** start of Exercise data **

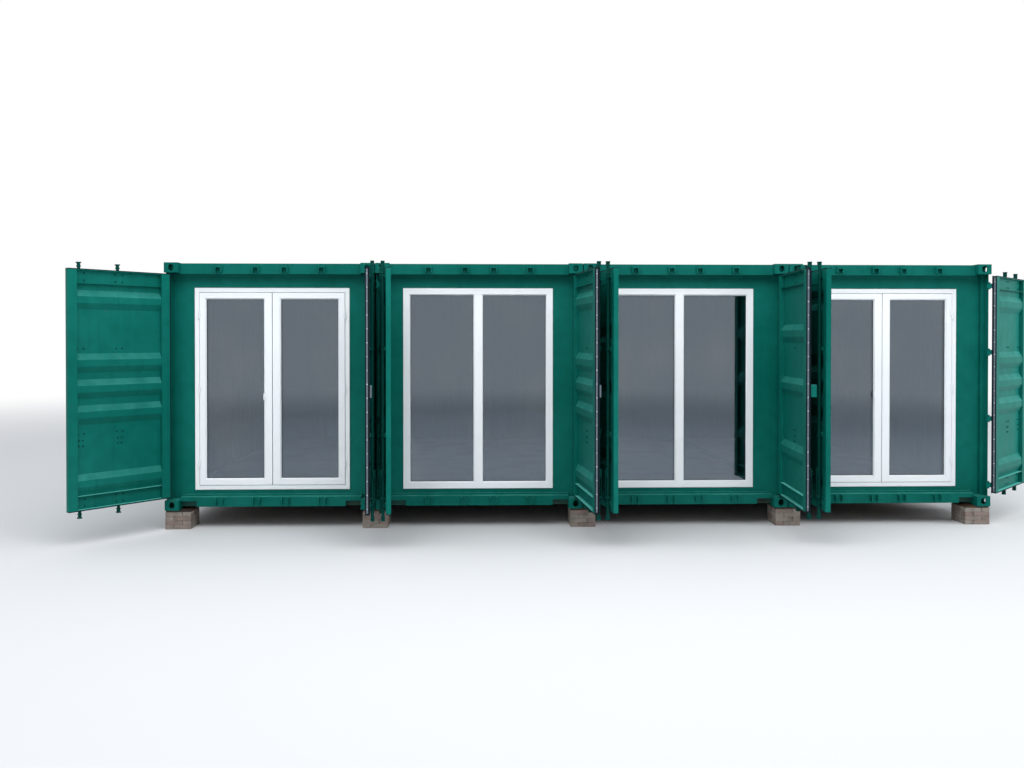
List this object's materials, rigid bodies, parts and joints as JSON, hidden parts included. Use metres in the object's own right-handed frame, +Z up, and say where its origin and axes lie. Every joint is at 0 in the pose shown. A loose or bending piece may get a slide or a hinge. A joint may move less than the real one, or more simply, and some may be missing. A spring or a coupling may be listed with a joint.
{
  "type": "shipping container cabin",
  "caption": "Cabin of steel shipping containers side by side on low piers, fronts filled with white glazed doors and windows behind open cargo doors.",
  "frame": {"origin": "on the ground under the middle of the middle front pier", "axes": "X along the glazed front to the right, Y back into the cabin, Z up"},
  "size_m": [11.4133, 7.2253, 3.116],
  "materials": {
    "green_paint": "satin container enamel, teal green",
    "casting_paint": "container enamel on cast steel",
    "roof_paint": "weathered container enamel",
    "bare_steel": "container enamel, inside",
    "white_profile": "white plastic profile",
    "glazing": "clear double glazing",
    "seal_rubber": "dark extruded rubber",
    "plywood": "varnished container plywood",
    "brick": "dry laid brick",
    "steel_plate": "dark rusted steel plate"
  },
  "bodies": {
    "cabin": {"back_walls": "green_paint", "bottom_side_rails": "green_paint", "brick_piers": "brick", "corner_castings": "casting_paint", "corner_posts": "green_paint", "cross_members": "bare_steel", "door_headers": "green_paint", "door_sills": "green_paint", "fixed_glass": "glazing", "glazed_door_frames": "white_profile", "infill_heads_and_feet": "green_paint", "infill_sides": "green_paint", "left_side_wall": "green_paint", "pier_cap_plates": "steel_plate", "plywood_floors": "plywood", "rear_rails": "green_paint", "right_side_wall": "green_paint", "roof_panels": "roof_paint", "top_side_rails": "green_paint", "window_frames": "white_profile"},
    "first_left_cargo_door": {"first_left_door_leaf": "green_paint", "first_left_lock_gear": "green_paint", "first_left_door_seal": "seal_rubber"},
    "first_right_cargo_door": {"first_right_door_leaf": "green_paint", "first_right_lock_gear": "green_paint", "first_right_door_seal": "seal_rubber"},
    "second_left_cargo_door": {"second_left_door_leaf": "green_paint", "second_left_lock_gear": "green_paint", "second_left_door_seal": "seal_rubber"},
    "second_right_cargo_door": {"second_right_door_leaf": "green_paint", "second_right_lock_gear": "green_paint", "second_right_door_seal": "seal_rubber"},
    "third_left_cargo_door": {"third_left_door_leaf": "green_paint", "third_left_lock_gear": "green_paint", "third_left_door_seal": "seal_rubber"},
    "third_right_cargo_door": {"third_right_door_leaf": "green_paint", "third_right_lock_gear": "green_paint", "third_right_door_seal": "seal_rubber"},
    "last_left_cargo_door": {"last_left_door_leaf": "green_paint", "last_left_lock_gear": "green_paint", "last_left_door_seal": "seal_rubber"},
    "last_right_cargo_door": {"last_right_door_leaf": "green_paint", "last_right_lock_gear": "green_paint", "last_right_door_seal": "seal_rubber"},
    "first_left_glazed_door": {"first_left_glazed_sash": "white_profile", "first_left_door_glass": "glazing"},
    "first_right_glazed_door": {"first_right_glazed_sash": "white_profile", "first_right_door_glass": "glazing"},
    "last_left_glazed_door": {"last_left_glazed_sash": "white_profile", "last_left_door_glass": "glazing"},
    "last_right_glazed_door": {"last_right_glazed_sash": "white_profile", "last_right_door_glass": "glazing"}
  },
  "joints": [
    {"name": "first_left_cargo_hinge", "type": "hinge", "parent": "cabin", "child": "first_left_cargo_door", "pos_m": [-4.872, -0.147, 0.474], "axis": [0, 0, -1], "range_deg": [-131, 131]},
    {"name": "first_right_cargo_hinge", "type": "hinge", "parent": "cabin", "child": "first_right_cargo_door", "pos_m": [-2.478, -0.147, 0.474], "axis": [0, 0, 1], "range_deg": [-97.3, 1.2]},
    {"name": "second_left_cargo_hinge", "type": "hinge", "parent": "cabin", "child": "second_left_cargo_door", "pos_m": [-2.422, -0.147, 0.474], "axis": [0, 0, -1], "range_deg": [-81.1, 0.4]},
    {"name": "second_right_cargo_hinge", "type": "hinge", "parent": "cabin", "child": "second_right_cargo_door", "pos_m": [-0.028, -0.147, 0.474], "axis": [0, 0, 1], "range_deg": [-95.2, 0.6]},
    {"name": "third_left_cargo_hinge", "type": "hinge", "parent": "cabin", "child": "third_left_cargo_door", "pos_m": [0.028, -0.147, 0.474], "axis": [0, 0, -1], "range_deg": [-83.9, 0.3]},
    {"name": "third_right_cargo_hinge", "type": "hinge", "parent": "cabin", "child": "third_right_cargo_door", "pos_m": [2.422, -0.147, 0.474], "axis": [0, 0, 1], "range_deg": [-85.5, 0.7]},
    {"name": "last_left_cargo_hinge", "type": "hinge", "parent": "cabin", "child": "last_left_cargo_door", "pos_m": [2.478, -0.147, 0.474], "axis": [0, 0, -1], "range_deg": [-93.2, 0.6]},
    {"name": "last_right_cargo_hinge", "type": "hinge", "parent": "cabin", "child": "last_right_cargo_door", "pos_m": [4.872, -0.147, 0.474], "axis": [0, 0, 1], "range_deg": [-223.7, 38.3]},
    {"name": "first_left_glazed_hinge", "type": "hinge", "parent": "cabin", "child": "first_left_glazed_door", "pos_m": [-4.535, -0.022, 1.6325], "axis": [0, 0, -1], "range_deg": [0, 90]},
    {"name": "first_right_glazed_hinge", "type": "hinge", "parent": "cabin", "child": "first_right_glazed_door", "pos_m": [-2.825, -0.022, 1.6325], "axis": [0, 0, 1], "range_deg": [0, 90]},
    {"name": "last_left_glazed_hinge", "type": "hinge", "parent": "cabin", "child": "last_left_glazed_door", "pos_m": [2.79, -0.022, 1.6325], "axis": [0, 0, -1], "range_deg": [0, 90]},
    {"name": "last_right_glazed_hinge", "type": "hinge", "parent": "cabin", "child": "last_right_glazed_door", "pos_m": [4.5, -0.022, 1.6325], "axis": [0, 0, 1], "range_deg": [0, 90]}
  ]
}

** end of Exercise data **
** start of Exercise data **

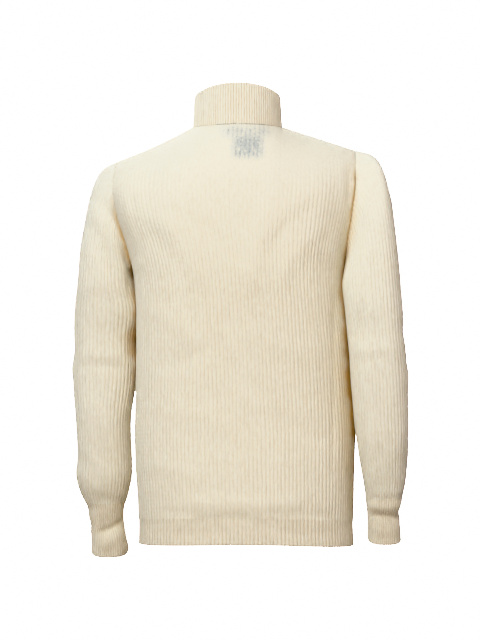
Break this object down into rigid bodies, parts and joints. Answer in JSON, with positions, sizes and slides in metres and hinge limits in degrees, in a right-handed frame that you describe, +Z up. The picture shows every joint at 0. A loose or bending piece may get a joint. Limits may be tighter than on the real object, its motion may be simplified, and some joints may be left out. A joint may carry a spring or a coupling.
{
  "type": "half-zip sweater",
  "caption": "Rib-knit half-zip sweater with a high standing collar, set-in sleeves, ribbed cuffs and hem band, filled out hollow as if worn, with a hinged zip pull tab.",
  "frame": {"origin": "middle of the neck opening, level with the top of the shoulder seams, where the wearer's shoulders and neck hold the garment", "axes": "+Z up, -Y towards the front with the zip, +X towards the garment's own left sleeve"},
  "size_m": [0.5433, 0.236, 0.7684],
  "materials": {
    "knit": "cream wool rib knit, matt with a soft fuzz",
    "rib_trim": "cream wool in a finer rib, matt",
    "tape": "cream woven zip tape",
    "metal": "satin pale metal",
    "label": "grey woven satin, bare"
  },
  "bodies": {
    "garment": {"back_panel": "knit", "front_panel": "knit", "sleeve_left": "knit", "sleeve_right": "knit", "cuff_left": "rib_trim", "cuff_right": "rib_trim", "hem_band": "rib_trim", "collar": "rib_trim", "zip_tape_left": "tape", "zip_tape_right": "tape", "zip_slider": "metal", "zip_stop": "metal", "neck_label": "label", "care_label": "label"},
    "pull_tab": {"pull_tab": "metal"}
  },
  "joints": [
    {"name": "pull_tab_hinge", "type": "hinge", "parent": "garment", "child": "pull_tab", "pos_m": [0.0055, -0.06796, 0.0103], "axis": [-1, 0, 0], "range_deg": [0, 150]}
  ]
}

** end of Exercise data **

→ **Written request**
Select and copy every line of the material that holds the string "parts".

→ **Reply to the task**
List this object's materials, rigid bodies, parts and joints as JSON, hidden parts included. Use metres in the object's own right-handed frame, +Z up, and say where its origin and axes lie. Every joint is at 0 in the pose shown. A loose or bending piece may get a slide or a hinge. A joint may move less than the real one, or more simply, and some may be missing. A spring or a coupling may be listed with a joint.
Break this object down into rigid bodies, parts and joints. Answer in JSON, with positions, sizes and slides in metres and hinge limits in degrees, in a right-handed frame that you describe, +Z up. The picture shows every joint at 0. A loose or bending piece may get a joint. Limits may be tighter than on the real object, its motion may be simplified, and some joints may be left out. A joint may carry a spring or a coupling.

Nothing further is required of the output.